## HTML Beautiful Soup Attempt

In [4]:
import requests
from bs4 import BeautifulSoup

# Define the URL of the CNN page you want to scrape
url = "https://edition.cnn.com/world/cnn-climate"

# Send an HTTP GET request to the URL
response = requests.get(url)

# Check if the request was successful (status code 200)
if response.status_code == 200:
    # Parse the HTML content of the page using Beautiful Soup
    soup = BeautifulSoup(response.text, "html.parser")

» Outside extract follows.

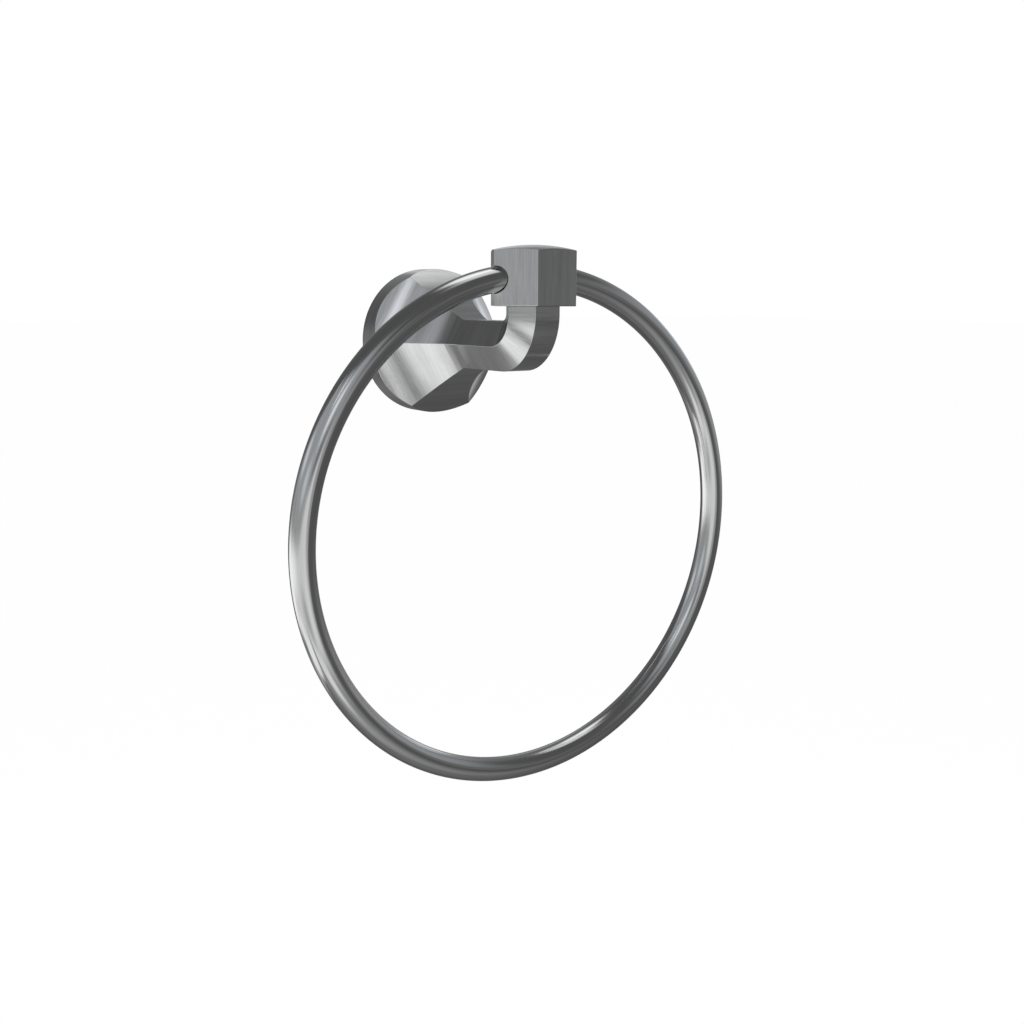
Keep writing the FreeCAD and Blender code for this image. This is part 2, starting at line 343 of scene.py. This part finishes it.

    # Find and extract article titles and dates
    articles = soup.find_all("div", class_="card")
    
    # Initialize lists to store titles and dates
    article_titles = []
    article_dates = []

    # Loop through the articles and extract titles and dates
    for article in articles:
        title = article.find("h3", class_="card__headline")
        date = article.find("span", class_="card__timestamp")
        
        if title and date:
            article_titles.append(title.text.strip())
            article_dates.append(date.text.strip())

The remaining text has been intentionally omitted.